Over the last year, the discussion of the gender gap in economics has gained important new momentum. On one hand, it’s troubling to think that we’re still having many of the same conversations as were happening in 1971, when the American Economic Association (AEA) first took steps to promote women in the field and monitor their progress. But when viewed within the context of Alice Wu’s condemning look into gender stereotyping in academia and the frank conversations of the #MeToo and #TimesUp movements, this decades-old problem is leading to an era of self-reflection that I don’t recall seeing before during my 30 years in the field.
As an economist, a researcher, and a CEO, I’m left puzzled by what the data show for economists as a whole, and proud of how we’ve been able to buck those same trends at Mathematica.
There’s little question that econ programs have made important strides since the early 70s. In fact, the most recent data from the AEA show significant gains at all levels of academia.
Representation of women at each level of the academic hierarchy |
||
1972 | 2017 | |
New Ph.D.s | 7.6% | 32.9% |
Assistant professors | 8.8% | 28.8% |
Associate professors | 3.7% | 23.0% |
Full professors | 2.4% | 13.9% |
Source: American Economic Association Committee on the Status of Women in the Economics Profession 2017 Annual Report |
But there are also warning signs that beneath these overall improvements, progress is stalling. The same AEA report showed that the share of women entering Ph.D. programs has not increased in the past 20 years, while the share of women undergrads who majored in economics is actually decreasing. For years, many have argued that the best way to address the gender gap among economists is to get more women into the pipeline, so both trends are truly troubling.
As an economist, I read those reports and immediately start thinking of possible explanations or additional areas to study. But as a public policy researcher and the CEO of a company, I’m more often left with a simpler thought—we can do better.
I know that because I live that every day at Mathematica.
Yes, my undergrad and Ph.D. programs closely tracked the kind of male-dominated experience that the AEA has highlighted. But when I started at Mathematica in 1988, I found a much more balanced picture of gender in the workplace and almost immediately saw the benefits of that balance.
Of course, not every employee at Mathematica is an economist, and we do tend to draw from a part of the economics pool (applied social policy researchers) that has better gender balance than the field broadly. With more than 1,200 employees, our expertise runs the gamut across academic, public policy, data science, health, and other fields. But when I read those numbers, I can’t help but think about how different our data are and how that has positively shaped my experience over the last 30 years at Mathematica.
Our most recent data show that women make up almost two-thirds of the overall workforce at Mathematica. Most importantly, that same ratio holds true across senior leadership roles as well as years of seniority. So while a woman who holds a full professor position may be lucky to encounter another similarly situated woman within her economics department, a senior vice president at Mathematica routinely encounters situations where she and her female counterparts make up the majority of employees present at meetings across all of our business units. That’s certainly the case whenever I sit down with the senior leadership team, where women make up 64 percent of executive positions.
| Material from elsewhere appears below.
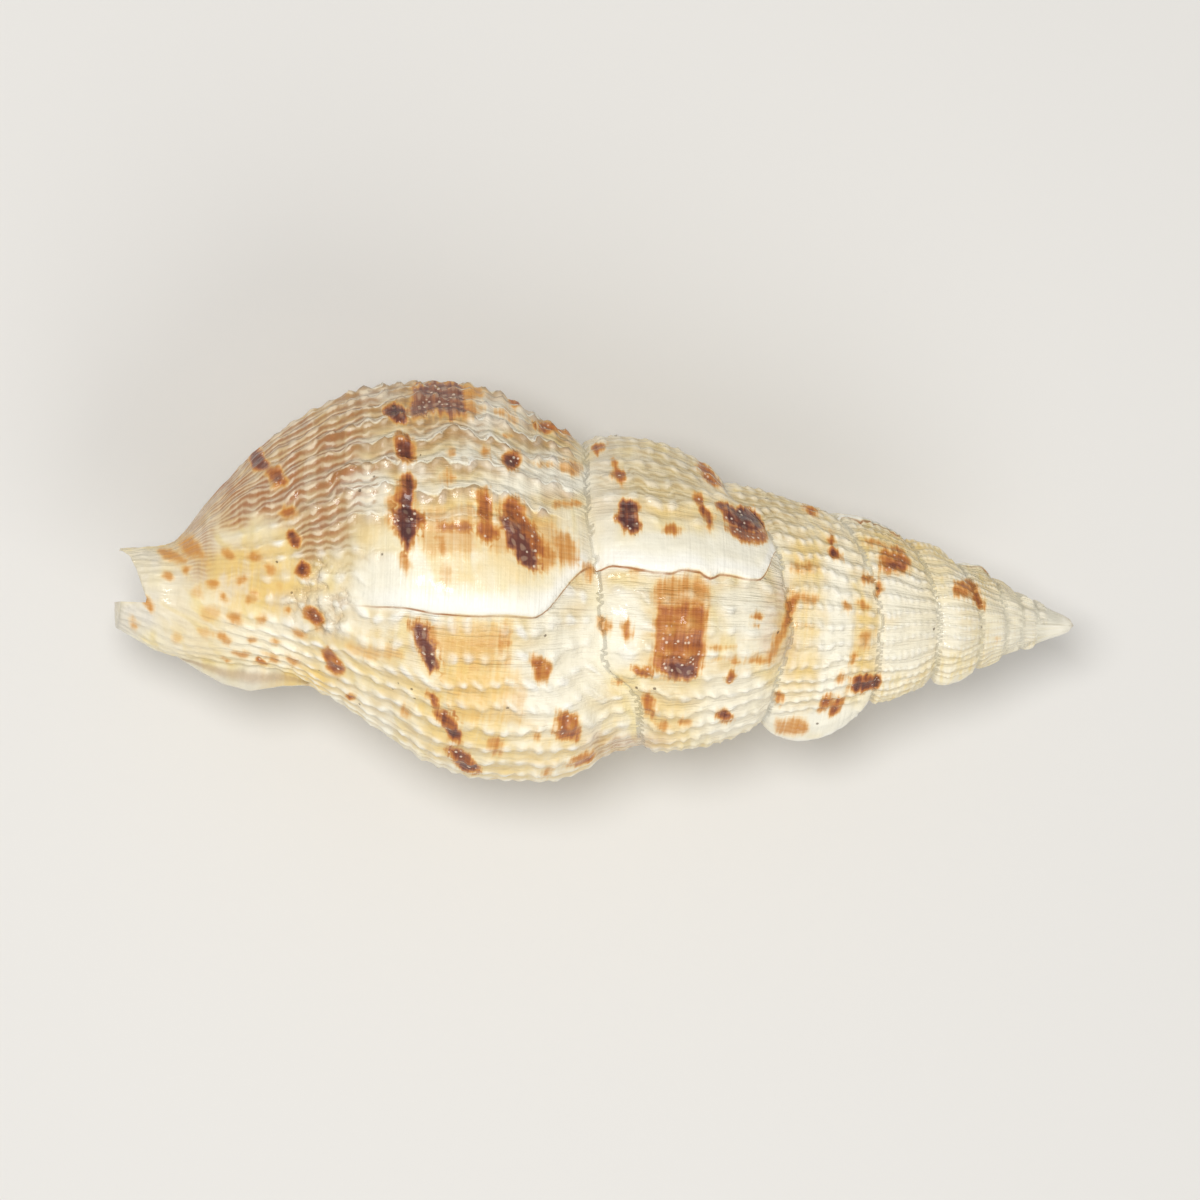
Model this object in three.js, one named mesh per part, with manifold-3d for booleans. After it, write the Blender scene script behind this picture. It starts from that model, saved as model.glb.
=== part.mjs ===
import * as THREE from "three";
import { mergeVertices } from "three/addons/utils/BufferGeometryUtils.js";
import { ConvexGeometry } from "three/addons/geometries/ConvexGeometry.js";
import Module from "manifold-3d";

// A Colubraria muricata shell, lying on its aperture. Millimetres, +Z up.
// Shell frame while it is built: the coiling axis is X with the apex at +X, "down" is the distance
// from the apex along the axis, azimuth 0 is the back of the shell (+Z) and 90 is the outer-lip side (+Y).
// The shell grows towards larger azimuth, so it is right-handed (dextral).

// Driving dimensions
const LENGTH = 80; // along the axis, nucleus to canal tip
const SUTURE_DOWN = 41.9; // suture of the last whorl, on the outer-lip side
const WHORL_RATIO = 0.73; // axial step from one whorl to the next older one
const SPIRE_TURN = -450; // above this the whorls close in faster
const SPIRE_RATIO = 0.7;
const TURNS = 8.4; // whorls from the nucleus to the outer lip
const LIP_AZIMUTH = 140; // where the last growth stopped
const COLUMNS = 76; // growth columns to one turn, two to each riblet

// Radius of the suture spiral against distance from the apex
const SUTURE_RADIUS = [
  [0, 0], [0.35, 0.5], [1.0, 0.85], [2.0, 1.2], [2.9, 1.6], [4.6, 2.25], [6.4, 3.0], [8.7, 4.05],
  [11.9, 4.9], [16.3, 6.8], [22.6, 8.4], [30.6, 10.25], [35.6, 11.8], [41.9, 12.6], [46, 13.1],
];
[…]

While I don’t believe that a specific level of gender diversity has ever been a goal for us, we consciously tended to gender equity along the way. And I have no doubt that our gender diversity helps make Mathematica a better place to work for everyone.
Early in my career, I had the opportunity to work closely with two incredibly talented economists who also happened to be women, Rebecca Maynard and Barbara Devaney. They showed me the value that different perspectives bring to our research and our interactions with clients. They were also early examples to me of how when you bring your A-game every day to every assignment, not only do people line up to work with you, they also tend to care less about details such as whether you’re a man or woman.
I’m glad that as Mathematica has grown over the last decade, we haven’t lost sight of the value of diversity. Instead, our gender diversity has pushed us to be a better workplace. It made us sensitive to what it takes to successfully attract and retain women in research and leadership roles. It made us improve our workplace flexibility and other work–life balance policies that are paying dividends across the entire organization. It helped push us to create a chief diversity officer position, held by Diane Herz who is helping us find new ways to demonstrate that diversity and inclusion are both a business imperative and a core value at Mathematica. Although we’re ahead of the curve in this, our record is by no means perfect. But by making diversity and inclusion a priority, we’re surfacing other areas where we can improve and identifying the strategies to do so.
So for this Celebrate Diversity Month, I applaud the progress we’ve made over the past several decades, and I’m grateful for the opportunity to work with such an amazing group of women (and men) who are leading their fields and leading our company to new heights. But it feels premature to celebrate when there is so much more that we can and must do to close the gap further and harness the true power of different perspectives, thinking, and experience.